> [Problem to solve]:
Sift the material for lines containing "bodies", and return them.

> [Source material]:
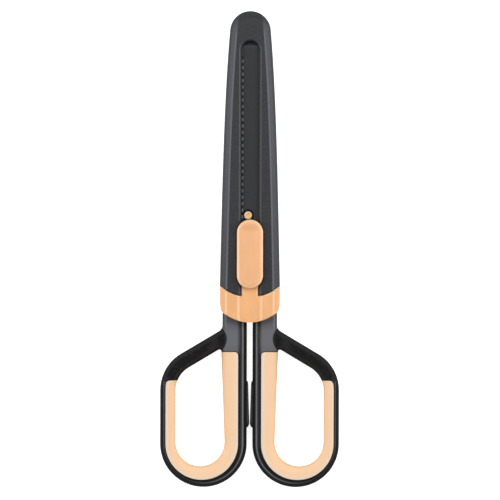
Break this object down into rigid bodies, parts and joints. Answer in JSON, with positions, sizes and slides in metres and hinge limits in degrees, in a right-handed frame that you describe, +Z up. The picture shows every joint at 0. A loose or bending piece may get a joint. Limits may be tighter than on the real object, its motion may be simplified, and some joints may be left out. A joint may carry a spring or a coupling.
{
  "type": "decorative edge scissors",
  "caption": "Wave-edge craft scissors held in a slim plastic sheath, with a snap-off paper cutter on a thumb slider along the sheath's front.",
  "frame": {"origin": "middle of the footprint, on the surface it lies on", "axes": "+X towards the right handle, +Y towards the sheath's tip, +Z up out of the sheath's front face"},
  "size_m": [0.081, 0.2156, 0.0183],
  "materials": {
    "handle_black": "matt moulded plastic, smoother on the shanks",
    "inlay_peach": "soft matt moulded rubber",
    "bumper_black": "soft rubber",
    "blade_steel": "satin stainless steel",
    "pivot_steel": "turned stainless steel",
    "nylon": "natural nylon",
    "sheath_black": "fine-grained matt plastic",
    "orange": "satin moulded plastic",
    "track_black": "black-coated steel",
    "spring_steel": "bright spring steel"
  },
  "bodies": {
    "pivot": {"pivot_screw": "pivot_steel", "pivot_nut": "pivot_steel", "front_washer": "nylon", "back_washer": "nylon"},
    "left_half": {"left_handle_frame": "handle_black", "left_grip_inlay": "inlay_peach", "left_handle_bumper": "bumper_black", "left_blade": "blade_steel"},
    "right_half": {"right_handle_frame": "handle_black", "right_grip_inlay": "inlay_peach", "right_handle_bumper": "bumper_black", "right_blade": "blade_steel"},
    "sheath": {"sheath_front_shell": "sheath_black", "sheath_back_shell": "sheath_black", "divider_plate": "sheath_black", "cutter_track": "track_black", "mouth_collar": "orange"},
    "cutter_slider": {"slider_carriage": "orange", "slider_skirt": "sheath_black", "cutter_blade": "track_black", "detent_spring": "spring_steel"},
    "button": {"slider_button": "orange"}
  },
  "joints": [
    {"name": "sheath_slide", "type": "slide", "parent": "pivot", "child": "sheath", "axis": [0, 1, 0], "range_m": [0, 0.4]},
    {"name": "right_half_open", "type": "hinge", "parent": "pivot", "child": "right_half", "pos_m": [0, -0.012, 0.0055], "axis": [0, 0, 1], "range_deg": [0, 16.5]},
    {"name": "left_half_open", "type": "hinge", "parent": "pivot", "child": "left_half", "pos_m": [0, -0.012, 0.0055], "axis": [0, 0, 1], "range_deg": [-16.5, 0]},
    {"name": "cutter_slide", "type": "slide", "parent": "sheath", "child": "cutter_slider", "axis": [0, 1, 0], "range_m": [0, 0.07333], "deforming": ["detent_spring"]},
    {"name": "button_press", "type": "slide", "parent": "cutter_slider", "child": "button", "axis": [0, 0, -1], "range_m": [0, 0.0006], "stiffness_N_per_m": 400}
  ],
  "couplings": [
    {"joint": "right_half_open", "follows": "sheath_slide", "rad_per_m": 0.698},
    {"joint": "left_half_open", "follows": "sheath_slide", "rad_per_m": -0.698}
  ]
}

> [Output for this exercise]:
Break this object down into rigid bodies, parts and joints. Answer in JSON, with positions, sizes and slides in metres and hinge limits in degrees, in a right-handed frame that you describe, +Z up. The picture shows every joint at 0. A loose or bending piece may get a joint. Limits may be tighter than on the real object, its motion may be simplified, and some joints may be left out. A joint may carry a spring or a coupling.
  "bodies": {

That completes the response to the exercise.